Ooof! I ache all over. Partly it's sleeping on the floor on Saturday night, but mainly it's the workshop I did on Saturday afternoon. While my muscles are tired though, my brain is alive again, out of the mood indigo it was in the week before last (perhaps that's overstating the case a little, let's say mood lilac).

One hour classes are pretty good for learning, it must be said. There's probably so much information in an hour that grasping anything more before going on to social dancing is a fool's errand. But it's good every now and again to tackle things that can't be learnt in an hour - to get in-depth and just drill something over and over again, if for no other reason than to stretch the brain's stomach so that next time you have to digest a heavy lesson you're up for it.

Last weekend (in between grumbling about stagnation and writing about it) I went to an informal little solo Charleston workshop in Reading, and handful of people in a circle learning some steps they could do in a jam circle. This weekend just gone, I went to a beginner's aerials workshop: a larger handful of people learning some tricks they could do in a jam circle. Really, perfectly identical in many ways - it's just that the first workshop left me feeling all loose and relaxed, and the second like I'd aged thirty years overnight!

Actually, in lots of ways all workshops are the same. A smaller group than in class, a more dedicated group (because they've taken the step of going to a workshop), a faster-moving group (both because they're usually not absolute beginners - although some might be - and because the teachers are able to focus more on individual problems). Neither of the workshops I went to rotated partners - the first because there were no partners, the second because ideally you have to know someone reasonably well to let them grab you round the thigh and lift you into the air. But when there is rotation, the smaller group also means that individual problems seem to get wrinkled out quicker than in a class.

There's a sort of downside to workshops - sort of, kind of maybe, but not really. Let me explain. With one exception (when I was going to a beginner's workshop that I didn't really need to go to because I was going with someone), I've never left a workshop having nailed everything that was taught in it. I did not look slick doing the solo Charleston moves by the end of that workshop. When it was time to leave the Aerials workshop my partner and I still hadn't managed to pull off a Lamppost. At the time, it's a tiny bit disappointing. But you know what? These things take time. We got close, and what we did do? Amazing stuff. I'm not going to grumble that I couldn't manage 100% of the things I was taught. I'm only human, after all. And I remember things that I couldn't get in past workshops that just clicked one day, sometimes months later. 

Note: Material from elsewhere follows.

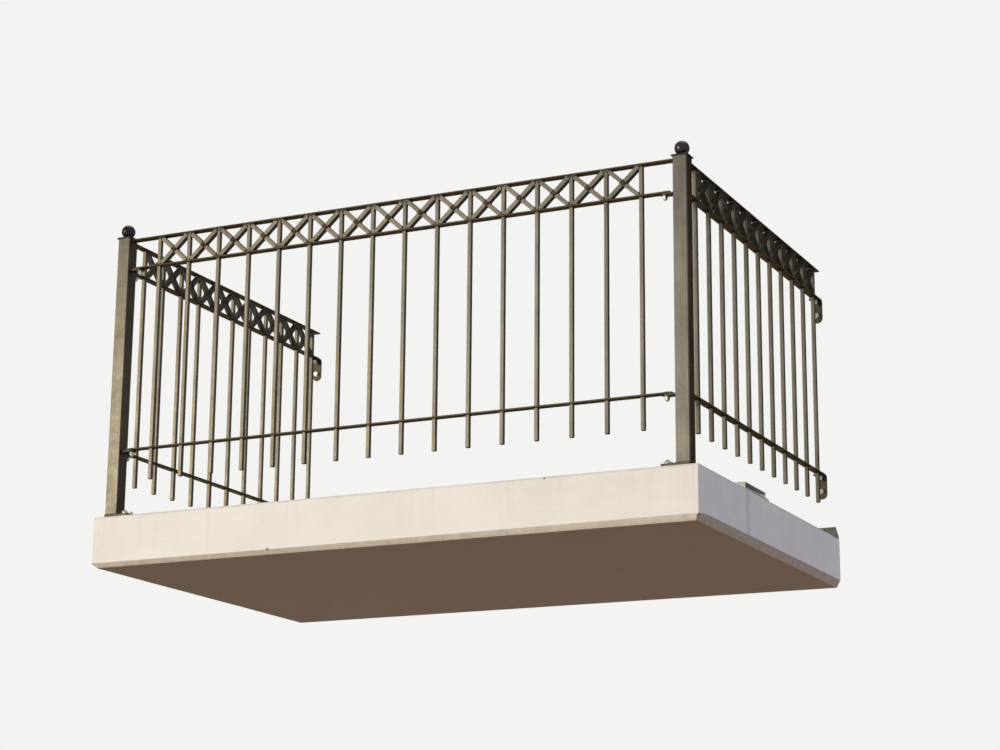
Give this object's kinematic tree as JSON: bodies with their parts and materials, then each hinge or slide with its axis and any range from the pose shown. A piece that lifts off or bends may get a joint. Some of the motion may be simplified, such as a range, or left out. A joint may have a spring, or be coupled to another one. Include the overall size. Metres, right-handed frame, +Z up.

One day, lamppost, one day!

Homework for the aerials workshop is less energetic

She Goes



Well, I haven't been able to go to any workshops because I have to work on Saturdays. Contractually obliged kinda thing.

THIS IS MY SULKING FACE!

I want to do aerials workshops. And jazz workshops. And Big Apple workshops. But they're never on a Sunday. *pout*

I'm hoping that going to week two of Herrang will help remedy the pouting. (...nope, still pouting. But I'll keep you posted...)

Monday 22 April 2013

Taking Steps to Taking Better Steps

He Goes

As we were walking towards the train station last week, I was having a little self-deprecating moan and wondering whether I was stagnating as a dancer. Perhaps it was the magic word "stagnate", with its connotations of weed-strangled waterholes, but young Spoon suggested that maybe my trouble was constancy of venue.

"You're a big fish in this pond," she argued.

Now, there are objections I could make to this point. I'm at best a medium-sized fish in my usual pond. Perhaps a small lobe-fin, or (since I also have the ballroom world to inhabit) an average-sized amphibian. The stately axolotl, maybe, since I fear growing up and wish to avoid it even at the cost of ridiculous feathery gills growing out of my ne-

You know what, I've let this metaphor run away with me a bit. Backing up.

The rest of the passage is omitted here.